Material >>
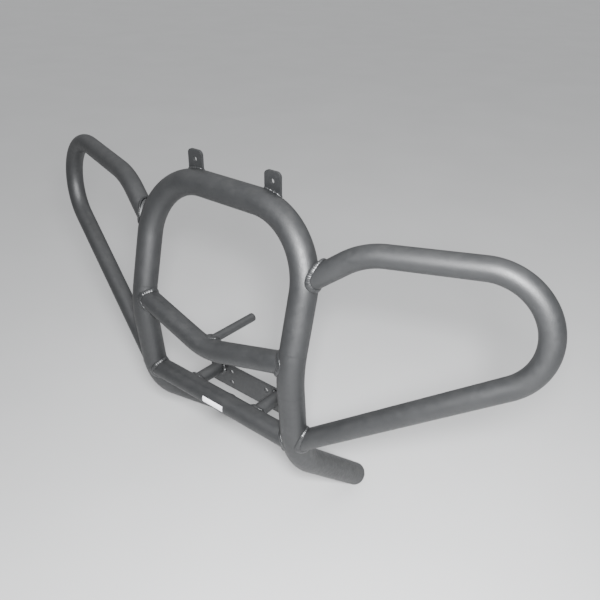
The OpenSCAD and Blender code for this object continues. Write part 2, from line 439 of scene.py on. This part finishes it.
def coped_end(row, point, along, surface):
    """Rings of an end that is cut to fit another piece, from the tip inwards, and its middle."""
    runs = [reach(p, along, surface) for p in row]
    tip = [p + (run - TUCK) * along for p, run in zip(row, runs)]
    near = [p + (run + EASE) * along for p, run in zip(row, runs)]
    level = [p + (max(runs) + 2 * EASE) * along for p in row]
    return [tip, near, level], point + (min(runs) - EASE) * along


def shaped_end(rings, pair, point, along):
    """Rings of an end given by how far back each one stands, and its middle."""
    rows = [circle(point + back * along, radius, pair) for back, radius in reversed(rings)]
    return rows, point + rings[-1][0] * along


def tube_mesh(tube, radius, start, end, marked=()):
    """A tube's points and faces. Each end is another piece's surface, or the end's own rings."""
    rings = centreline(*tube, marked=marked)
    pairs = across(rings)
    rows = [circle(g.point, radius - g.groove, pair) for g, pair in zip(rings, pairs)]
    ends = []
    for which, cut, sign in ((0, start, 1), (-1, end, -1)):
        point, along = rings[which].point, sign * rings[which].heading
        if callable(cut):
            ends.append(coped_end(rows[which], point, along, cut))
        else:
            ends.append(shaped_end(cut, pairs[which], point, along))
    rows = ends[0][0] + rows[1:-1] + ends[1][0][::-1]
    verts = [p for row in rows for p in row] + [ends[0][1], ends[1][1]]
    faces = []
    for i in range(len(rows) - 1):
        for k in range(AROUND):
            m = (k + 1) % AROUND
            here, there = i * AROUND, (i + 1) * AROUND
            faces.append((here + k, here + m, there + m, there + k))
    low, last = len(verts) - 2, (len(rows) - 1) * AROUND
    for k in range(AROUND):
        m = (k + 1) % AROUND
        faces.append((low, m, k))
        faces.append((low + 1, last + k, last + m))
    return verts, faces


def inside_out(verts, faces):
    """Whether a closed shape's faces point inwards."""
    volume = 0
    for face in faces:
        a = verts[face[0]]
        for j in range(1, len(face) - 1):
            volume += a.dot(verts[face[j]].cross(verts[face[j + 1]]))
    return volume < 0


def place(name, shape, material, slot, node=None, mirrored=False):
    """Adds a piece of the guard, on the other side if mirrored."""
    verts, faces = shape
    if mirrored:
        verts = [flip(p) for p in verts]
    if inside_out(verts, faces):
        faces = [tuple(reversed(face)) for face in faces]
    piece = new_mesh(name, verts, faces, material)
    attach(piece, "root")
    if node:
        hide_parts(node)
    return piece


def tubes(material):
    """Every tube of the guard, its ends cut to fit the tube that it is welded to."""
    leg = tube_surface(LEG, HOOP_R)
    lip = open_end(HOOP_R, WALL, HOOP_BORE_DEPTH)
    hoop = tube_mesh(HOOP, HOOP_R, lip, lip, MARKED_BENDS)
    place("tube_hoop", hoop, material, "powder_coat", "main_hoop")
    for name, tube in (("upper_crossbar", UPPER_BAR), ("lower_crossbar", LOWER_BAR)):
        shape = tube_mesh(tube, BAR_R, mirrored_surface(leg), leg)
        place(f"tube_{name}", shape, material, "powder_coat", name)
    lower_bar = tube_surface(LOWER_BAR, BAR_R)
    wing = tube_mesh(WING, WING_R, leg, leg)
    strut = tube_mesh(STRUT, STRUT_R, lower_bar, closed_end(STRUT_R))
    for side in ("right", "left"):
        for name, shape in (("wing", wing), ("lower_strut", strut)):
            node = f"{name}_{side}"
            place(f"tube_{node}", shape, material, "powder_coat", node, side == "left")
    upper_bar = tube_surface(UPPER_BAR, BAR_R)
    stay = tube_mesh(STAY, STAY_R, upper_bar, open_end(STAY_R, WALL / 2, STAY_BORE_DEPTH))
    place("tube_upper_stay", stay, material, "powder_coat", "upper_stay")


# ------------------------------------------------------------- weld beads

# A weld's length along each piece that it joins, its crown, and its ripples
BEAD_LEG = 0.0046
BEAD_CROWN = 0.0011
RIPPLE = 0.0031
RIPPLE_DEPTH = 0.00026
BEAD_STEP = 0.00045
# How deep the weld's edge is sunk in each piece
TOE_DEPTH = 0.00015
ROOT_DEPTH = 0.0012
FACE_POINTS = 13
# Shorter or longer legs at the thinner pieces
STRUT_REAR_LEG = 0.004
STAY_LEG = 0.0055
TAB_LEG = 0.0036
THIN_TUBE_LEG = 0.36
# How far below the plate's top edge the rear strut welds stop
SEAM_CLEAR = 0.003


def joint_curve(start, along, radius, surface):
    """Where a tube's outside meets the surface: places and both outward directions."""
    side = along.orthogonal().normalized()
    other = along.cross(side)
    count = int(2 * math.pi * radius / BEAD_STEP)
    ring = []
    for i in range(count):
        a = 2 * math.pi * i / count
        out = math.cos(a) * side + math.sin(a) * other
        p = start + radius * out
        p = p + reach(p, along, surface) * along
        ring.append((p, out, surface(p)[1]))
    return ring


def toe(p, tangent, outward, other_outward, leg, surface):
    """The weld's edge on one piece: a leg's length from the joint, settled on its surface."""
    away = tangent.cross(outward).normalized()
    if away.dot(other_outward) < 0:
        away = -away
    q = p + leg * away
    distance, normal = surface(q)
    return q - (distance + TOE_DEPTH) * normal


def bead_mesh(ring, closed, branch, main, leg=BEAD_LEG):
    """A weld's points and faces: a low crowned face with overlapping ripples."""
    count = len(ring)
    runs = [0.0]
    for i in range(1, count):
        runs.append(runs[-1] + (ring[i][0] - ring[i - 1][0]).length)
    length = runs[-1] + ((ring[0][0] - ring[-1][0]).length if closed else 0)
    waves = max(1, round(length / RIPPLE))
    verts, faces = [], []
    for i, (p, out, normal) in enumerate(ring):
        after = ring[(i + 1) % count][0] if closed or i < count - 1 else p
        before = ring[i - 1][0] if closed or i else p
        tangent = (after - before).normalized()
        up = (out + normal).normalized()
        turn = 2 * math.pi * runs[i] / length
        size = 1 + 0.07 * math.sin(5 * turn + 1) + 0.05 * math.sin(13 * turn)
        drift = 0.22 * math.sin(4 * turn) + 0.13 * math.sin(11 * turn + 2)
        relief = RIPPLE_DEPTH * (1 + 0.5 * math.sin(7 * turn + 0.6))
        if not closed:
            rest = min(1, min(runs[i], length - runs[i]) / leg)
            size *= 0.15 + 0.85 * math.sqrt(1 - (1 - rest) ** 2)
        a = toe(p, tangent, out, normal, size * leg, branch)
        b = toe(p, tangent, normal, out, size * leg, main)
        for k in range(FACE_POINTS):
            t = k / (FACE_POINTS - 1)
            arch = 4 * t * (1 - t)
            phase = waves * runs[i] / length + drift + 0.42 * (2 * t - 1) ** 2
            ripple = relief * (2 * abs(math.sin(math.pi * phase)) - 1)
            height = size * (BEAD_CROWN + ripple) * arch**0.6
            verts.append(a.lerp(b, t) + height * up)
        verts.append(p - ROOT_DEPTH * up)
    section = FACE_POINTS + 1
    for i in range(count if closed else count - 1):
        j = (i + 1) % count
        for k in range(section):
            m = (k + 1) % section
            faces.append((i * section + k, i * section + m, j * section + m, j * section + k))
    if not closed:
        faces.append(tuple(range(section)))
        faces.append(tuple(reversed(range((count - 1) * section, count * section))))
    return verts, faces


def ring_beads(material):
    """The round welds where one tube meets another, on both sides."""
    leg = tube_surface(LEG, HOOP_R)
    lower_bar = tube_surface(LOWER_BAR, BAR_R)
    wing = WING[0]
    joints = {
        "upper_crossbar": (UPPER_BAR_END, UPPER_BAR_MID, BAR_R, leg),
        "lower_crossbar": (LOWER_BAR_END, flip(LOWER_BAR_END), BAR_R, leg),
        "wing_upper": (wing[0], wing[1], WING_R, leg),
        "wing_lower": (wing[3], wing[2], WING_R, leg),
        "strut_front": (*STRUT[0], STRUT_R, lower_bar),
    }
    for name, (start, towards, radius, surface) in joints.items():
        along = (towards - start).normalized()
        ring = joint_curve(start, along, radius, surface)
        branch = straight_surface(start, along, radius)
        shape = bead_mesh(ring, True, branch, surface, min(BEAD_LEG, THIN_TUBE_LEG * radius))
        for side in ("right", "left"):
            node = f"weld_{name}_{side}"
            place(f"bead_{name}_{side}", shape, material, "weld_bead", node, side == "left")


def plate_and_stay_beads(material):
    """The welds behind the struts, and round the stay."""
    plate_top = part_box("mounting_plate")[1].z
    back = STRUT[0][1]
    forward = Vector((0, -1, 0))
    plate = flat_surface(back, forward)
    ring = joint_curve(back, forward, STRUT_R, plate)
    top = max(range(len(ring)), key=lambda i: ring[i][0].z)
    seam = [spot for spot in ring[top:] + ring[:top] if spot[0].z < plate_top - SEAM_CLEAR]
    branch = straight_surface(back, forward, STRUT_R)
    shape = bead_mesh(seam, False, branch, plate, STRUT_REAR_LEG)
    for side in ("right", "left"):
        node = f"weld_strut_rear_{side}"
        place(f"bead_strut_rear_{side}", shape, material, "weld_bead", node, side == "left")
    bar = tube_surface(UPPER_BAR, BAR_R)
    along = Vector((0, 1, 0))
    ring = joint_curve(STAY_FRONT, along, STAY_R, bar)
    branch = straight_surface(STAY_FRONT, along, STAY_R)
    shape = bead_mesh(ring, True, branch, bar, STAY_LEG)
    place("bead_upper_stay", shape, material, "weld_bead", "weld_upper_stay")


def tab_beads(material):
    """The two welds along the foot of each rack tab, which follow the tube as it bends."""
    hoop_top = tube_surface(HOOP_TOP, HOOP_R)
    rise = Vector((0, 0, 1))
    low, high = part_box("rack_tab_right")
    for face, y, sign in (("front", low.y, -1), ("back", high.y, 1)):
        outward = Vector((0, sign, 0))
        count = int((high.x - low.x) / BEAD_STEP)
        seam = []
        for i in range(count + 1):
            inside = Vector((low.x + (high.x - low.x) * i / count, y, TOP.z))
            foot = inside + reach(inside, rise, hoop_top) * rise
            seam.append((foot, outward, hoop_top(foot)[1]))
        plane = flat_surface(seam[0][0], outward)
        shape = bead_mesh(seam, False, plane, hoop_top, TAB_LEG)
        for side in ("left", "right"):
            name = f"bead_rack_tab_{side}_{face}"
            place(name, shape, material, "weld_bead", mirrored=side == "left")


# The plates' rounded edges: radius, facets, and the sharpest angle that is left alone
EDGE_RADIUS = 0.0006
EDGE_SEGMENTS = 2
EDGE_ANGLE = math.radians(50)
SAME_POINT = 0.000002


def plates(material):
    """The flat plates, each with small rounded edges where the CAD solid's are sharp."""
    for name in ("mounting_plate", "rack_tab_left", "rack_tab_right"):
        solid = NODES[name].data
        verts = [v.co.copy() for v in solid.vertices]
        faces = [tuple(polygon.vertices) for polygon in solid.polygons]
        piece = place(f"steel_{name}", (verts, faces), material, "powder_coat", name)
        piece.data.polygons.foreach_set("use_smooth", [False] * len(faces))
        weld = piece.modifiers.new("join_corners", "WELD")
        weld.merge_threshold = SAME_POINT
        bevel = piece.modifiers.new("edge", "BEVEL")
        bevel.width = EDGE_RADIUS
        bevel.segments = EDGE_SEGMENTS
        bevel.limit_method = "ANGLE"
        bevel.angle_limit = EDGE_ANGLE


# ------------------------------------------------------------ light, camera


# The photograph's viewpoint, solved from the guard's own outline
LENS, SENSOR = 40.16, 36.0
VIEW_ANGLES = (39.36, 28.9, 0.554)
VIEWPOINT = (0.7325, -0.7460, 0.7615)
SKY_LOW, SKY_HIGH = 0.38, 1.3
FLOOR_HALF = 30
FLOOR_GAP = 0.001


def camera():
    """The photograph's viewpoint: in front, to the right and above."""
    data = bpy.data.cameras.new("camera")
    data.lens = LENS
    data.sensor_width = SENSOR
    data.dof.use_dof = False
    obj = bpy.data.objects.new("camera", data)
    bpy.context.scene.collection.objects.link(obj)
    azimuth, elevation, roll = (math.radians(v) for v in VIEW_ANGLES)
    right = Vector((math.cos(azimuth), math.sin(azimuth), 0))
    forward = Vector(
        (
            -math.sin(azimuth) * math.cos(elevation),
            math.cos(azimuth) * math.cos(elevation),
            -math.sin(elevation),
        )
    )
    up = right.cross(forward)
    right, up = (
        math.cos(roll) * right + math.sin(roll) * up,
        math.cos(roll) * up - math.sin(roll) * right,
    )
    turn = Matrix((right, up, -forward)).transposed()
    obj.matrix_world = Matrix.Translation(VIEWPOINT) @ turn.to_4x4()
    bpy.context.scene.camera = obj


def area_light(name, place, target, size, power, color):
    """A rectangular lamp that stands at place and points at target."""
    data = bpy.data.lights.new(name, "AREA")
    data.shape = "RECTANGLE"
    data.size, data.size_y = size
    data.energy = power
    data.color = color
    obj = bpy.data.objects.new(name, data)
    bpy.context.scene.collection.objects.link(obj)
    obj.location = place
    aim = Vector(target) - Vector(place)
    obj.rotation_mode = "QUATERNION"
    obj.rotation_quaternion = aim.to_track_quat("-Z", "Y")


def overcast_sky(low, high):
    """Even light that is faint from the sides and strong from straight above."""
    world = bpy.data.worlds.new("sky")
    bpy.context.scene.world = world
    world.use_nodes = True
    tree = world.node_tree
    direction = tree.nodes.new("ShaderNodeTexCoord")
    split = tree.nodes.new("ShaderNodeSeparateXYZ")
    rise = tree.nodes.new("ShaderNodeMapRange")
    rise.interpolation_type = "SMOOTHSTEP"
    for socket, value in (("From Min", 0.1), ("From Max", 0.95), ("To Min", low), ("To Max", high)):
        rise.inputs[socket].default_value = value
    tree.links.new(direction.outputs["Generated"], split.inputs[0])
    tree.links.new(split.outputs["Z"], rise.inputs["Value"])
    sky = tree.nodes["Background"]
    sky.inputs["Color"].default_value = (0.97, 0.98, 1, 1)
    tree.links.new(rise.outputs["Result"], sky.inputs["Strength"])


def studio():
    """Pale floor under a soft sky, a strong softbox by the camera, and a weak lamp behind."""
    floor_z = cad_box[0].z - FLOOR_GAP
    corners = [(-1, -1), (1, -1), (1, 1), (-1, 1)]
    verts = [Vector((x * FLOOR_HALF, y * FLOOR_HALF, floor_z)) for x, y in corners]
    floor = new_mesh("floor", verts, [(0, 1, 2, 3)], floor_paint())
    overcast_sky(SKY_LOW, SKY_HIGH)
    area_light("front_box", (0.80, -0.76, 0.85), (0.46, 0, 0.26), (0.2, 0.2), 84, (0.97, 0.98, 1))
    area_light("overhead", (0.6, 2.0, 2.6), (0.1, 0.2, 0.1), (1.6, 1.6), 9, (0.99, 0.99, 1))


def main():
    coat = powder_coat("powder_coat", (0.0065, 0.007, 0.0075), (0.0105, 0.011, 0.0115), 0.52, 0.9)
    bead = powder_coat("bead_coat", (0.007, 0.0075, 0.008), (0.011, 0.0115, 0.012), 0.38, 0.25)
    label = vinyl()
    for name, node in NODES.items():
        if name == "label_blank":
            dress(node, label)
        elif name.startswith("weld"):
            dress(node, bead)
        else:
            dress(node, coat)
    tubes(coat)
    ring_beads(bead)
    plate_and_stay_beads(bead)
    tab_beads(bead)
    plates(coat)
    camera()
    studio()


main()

Exercise >>
Return nothing but the lines from the first line of the listing through the line with "return rows, point + rings[-1][0] * along", please, keeping every one of them unchanged.

Final answer >>
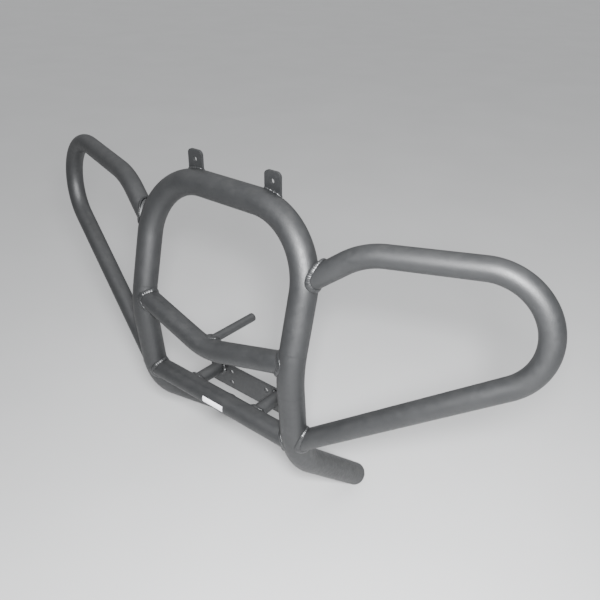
The OpenSCAD and Blender code for this object continues. Write part 2, from line 439 of scene.py on. This part finishes it.
def coped_end(row, point, along, surface):
    """Rings of an end that is cut to fit another piece, from the tip inwards, and its middle."""
    runs = [reach(p, along, surface) for p in row]
    tip = [p + (run - TUCK) * along for p, run in zip(row, runs)]
    near = [p + (run + EASE) * along for p, run in zip(row, runs)]
    level = [p + (max(runs) + 2 * EASE) * along for p in row]
    return [tip, near, level], point + (min(runs) - EASE) * along


def shaped_end(rings, pair, point, along):
    """Rings of an end given by how far back each one stands, and its middle."""
    rows = [circle(point + back * along, radius, pair) for back, radius in reversed(rings)]
    return rows, point + rings[-1][0] * along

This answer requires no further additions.